Voe Skeery: July 28th-30th, 1811
By Sunday July 28th, Scoresby judged that the lines were now dry and in good order, so they were put away. The following day, in a turbulent sea, to the north of the Shetlands, the captain of the Aimwell visited. Later, around 2AM, land was spotted:
[P]resently we saw a rock above water and about a mile and [a half] distance found it to be the Voe Skeery (The Voe Skeery is the most dangerous spot on this Coast to make lying surrounded with sunken rocks very low and 10 miles from the main deep water (45 Fathoms) at [1.5] miles distance. The Aimwell … supposing we did not see the land hoisted a light and fired 2 or 3 musquets.)
Jackson assumes, probably correctly that this was Ve Skerries, off the west coast of Shetland. Considering how dangerous these rocks seem to have been, it is surprising that a lighthouse was not built there until 1979.

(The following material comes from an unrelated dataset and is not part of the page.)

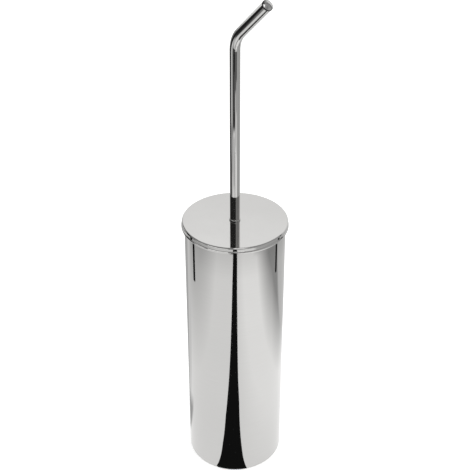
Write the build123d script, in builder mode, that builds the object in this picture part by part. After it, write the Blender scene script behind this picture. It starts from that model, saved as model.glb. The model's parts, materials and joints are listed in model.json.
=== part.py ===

As the sun came up the Aimwell‘s “Shetland men” left the ship on one of the boats, and returned home. The following day, July 30th, some returned, to sell fish and eggs to the whalers. One of the men who came on board the Resolution from Shetland had sailed on Scoresby’s father’s ship, the John. He had arrived at the island 22 days earlier, and reported that the John had 16 whales of “size” on a voyage lasting less than two months. Two ships of war seen in the distance.